Your task is to reproduce word for word the lines running from the line containing "# Flat washer" to the line containing "obj.data.transform(world)", inclusive. Nothing else belongs in the answer.

- Given material:
— Begin —

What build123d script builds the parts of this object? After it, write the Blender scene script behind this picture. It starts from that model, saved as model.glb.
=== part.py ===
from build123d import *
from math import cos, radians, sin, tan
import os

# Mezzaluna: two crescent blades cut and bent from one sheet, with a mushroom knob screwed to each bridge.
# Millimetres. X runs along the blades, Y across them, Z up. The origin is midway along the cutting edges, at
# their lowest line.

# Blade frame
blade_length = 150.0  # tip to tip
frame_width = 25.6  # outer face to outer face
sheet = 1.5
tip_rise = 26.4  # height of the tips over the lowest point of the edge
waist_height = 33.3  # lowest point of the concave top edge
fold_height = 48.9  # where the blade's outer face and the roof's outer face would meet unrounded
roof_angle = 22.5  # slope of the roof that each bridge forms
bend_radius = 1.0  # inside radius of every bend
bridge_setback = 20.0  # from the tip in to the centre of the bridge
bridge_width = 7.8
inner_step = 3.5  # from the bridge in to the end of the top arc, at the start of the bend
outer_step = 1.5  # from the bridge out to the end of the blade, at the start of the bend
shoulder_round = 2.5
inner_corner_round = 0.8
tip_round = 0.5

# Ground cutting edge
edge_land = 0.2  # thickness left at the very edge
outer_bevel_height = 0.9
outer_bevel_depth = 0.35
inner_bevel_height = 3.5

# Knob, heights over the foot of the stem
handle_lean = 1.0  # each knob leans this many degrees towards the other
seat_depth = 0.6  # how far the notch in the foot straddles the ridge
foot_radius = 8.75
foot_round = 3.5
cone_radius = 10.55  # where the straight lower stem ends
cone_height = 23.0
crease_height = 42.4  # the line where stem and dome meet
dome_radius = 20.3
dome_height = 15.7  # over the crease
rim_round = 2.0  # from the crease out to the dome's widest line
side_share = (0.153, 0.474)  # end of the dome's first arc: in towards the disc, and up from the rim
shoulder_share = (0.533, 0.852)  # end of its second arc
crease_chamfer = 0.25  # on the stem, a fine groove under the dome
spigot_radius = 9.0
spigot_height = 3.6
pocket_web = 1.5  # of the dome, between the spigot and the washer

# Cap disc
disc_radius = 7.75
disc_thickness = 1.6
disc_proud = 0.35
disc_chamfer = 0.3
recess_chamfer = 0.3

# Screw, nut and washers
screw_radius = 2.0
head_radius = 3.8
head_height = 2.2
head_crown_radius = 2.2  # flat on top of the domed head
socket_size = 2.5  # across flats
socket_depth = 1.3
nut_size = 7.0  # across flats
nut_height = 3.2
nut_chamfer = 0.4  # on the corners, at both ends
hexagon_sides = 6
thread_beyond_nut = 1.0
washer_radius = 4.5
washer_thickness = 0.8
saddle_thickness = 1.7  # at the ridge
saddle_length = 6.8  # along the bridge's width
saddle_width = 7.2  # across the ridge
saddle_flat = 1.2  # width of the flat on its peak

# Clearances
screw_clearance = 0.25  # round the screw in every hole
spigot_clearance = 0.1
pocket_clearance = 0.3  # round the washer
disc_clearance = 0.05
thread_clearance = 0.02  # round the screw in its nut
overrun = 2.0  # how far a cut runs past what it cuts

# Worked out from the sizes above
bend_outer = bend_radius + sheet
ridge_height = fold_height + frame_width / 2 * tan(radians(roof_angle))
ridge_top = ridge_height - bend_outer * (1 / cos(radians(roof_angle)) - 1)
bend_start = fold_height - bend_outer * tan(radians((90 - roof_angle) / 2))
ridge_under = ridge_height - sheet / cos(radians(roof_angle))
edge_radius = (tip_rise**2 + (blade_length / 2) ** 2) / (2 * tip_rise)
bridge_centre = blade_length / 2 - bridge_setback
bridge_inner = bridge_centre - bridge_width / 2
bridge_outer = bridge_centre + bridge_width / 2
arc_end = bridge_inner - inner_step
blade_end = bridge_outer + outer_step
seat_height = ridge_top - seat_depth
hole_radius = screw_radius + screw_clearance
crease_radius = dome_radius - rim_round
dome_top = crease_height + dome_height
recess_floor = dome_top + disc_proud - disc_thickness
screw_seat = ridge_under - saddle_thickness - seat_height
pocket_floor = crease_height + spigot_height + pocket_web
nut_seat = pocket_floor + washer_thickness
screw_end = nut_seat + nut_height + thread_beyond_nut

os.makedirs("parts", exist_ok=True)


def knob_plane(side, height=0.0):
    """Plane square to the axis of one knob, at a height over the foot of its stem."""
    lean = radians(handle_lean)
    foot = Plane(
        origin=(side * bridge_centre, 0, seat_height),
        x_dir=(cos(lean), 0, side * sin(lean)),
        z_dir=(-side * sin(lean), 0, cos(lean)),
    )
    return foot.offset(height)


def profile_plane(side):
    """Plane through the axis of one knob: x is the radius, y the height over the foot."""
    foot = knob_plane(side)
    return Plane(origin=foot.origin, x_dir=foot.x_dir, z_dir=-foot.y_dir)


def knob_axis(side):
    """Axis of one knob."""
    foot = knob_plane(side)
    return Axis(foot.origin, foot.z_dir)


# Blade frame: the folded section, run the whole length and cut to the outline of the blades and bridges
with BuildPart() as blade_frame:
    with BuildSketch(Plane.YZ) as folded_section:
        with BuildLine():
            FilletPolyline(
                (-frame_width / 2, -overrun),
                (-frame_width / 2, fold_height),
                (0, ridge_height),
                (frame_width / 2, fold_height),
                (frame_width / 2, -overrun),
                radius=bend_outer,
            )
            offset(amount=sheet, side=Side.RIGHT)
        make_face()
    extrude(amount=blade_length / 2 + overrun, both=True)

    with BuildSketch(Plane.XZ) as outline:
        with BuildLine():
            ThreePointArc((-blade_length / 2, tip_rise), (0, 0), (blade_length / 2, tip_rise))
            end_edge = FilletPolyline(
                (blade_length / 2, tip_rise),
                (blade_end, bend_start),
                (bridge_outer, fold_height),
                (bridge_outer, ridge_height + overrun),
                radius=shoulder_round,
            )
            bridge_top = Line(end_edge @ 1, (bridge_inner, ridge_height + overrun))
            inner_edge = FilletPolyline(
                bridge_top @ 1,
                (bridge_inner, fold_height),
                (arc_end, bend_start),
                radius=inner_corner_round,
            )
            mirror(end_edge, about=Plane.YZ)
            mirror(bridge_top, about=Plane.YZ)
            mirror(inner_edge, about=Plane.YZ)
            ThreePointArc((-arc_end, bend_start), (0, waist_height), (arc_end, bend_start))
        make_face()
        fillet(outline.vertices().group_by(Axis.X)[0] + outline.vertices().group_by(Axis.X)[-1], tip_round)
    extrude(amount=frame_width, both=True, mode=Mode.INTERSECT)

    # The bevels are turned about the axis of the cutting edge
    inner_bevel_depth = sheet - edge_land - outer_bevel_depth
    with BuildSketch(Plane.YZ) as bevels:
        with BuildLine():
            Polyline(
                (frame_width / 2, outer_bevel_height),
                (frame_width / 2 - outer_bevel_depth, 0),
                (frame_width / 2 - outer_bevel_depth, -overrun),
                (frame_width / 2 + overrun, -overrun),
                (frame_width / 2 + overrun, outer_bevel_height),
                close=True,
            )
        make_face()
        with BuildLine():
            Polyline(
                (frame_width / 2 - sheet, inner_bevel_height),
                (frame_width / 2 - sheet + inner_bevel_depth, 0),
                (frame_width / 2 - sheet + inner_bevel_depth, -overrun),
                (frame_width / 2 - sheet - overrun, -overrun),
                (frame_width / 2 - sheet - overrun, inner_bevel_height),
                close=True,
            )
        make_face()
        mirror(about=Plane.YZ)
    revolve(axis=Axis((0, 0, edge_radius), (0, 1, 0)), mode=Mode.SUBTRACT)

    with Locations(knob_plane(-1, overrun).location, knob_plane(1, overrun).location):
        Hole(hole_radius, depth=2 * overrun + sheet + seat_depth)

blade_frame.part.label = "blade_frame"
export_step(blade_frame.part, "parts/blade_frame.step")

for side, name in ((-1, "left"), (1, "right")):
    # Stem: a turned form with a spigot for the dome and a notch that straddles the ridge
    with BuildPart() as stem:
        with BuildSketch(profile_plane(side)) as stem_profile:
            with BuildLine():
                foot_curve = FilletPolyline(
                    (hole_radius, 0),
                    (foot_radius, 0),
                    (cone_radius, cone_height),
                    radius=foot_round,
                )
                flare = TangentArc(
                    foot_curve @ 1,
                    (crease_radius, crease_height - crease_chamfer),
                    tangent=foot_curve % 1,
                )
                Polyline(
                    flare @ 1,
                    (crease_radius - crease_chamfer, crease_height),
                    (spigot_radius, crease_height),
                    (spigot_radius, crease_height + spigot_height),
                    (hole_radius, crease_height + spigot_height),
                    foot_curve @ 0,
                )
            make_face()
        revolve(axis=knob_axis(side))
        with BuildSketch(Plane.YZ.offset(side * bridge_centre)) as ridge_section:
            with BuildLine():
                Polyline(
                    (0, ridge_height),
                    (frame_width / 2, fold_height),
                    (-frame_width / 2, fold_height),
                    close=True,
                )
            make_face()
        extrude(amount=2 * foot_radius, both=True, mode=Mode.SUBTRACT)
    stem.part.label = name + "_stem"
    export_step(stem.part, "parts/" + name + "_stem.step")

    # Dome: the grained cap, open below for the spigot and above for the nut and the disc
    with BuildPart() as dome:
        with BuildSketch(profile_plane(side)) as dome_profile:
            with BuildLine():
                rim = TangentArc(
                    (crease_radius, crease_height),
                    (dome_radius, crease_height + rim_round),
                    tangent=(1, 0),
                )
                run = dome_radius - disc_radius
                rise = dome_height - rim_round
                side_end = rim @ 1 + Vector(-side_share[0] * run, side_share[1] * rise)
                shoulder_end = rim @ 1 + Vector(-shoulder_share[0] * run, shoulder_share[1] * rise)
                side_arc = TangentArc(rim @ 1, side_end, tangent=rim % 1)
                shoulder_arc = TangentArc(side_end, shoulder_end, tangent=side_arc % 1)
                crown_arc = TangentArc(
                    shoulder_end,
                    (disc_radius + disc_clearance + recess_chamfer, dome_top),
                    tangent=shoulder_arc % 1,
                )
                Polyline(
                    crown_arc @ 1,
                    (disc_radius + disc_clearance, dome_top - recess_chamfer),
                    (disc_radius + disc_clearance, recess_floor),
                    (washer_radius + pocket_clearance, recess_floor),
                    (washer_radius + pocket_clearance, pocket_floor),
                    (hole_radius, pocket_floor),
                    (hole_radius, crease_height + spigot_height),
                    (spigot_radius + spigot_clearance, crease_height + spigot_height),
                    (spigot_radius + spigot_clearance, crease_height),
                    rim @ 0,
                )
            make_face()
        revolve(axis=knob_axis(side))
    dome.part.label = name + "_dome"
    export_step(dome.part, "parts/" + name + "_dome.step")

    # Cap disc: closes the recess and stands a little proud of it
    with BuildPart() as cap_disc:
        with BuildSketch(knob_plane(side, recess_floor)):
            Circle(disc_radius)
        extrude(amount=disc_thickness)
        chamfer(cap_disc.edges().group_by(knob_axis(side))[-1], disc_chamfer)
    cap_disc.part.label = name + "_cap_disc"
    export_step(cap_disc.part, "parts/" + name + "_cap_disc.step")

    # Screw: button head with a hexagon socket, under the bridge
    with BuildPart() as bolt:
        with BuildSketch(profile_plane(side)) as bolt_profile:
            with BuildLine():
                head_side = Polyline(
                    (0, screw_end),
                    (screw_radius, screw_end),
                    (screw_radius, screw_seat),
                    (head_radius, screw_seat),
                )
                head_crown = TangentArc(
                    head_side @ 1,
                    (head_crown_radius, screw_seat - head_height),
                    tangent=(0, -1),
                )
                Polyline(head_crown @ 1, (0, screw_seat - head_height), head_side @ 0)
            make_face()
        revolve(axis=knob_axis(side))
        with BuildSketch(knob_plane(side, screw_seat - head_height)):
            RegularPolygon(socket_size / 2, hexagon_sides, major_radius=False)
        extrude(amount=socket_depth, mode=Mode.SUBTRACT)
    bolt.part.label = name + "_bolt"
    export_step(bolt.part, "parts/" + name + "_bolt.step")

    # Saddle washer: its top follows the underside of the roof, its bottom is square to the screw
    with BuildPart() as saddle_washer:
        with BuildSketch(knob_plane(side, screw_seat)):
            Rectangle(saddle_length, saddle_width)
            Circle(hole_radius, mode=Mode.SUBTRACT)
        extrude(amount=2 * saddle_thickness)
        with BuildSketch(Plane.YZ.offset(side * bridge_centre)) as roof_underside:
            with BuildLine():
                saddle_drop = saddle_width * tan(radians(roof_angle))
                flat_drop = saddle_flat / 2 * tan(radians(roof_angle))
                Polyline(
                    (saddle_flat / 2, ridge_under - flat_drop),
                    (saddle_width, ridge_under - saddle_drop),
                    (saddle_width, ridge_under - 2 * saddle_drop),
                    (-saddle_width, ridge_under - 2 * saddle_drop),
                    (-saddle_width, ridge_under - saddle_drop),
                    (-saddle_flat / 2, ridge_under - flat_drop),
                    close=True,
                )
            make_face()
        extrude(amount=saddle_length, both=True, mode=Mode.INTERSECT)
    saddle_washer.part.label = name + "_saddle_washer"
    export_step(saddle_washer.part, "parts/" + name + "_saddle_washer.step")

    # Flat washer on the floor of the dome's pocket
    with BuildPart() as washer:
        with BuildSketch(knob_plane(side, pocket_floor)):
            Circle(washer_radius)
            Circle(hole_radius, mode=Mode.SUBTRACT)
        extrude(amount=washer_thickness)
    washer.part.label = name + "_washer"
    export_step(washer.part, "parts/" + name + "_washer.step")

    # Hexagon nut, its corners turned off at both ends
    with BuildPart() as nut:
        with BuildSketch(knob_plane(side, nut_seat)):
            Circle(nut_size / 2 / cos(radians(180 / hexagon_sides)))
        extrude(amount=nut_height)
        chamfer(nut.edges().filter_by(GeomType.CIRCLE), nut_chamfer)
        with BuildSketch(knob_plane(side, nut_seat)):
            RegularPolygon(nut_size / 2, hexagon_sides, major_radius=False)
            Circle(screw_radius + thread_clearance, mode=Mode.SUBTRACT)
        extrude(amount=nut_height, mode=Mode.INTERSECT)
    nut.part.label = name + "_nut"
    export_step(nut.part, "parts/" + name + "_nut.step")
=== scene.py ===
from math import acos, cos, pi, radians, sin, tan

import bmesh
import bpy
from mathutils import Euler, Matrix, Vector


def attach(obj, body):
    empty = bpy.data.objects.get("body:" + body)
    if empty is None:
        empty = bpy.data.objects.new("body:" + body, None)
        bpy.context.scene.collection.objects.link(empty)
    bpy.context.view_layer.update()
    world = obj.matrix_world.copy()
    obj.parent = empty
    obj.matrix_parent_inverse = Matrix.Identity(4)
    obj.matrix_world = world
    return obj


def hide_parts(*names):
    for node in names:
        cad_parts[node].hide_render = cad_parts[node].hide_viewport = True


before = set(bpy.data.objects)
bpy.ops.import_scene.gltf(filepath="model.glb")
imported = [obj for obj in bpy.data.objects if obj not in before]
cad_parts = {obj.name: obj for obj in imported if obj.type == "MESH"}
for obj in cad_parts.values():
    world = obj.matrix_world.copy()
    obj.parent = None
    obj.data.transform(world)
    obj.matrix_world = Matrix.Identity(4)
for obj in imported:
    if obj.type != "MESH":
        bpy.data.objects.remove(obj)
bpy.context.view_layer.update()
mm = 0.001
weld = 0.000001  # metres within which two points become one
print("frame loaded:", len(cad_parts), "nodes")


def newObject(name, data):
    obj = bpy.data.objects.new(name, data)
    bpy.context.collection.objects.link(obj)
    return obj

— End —

- Correct answer:
    # Flat washer on the floor of the dome's pocket
    with BuildPart() as washer:
        with BuildSketch(knob_plane(side, pocket_floor)):
            Circle(washer_radius)
            Circle(hole_radius, mode=Mode.SUBTRACT)
        extrude(amount=washer_thickness)
    washer.part.label = name + "_washer"
    export_step(washer.part, "parts/" + name + "_washer.step")

    # Hexagon nut, its corners turned off at both ends
    with BuildPart() as nut:
        with BuildSketch(knob_plane(side, nut_seat)):
            Circle(nut_size / 2 / cos(radians(180 / hexagon_sides)))
        extrude(amount=nut_height)
        chamfer(nut.edges().filter_by(GeomType.CIRCLE), nut_chamfer)
        with BuildSketch(knob_plane(side, nut_seat)):
            RegularPolygon(nut_size / 2, hexagon_sides, major_radius=False)
            Circle(screw_radius + thread_clearance, mode=Mode.SUBTRACT)
        extrude(amount=nut_height, mode=Mode.INTERSECT)
    nut.part.label = name + "_nut"
    export_step(nut.part, "parts/" + name + "_nut.step")
=== scene.py ===
from math import acos, cos, pi, radians, sin, tan

import bmesh
import bpy
from mathutils import Euler, Matrix, Vector


def attach(obj, body):
    empty = bpy.data.objects.get("body:" + body)
    if empty is None:
        empty = bpy.data.objects.new("body:" + body, None)
        bpy.context.scene.collection.objects.link(empty)
    bpy.context.view_layer.update()
    world = obj.matrix_world.copy()
    obj.parent = empty
    obj.matrix_parent_inverse = Matrix.Identity(4)
    obj.matrix_world = world
    return obj


def hide_parts(*names):
    for node in names:
        cad_parts[node].hide_render = cad_parts[node].hide_viewport = True


before = set(bpy.data.objects)
bpy.ops.import_scene.gltf(filepath="model.glb")
imported = [obj for obj in bpy.data.objects if obj not in before]
cad_parts = {obj.name: obj for obj in imported if obj.type == "MESH"}
for obj in cad_parts.values():
    world = obj.matrix_world.copy()
    obj.parent = None
    obj.data.transform(world)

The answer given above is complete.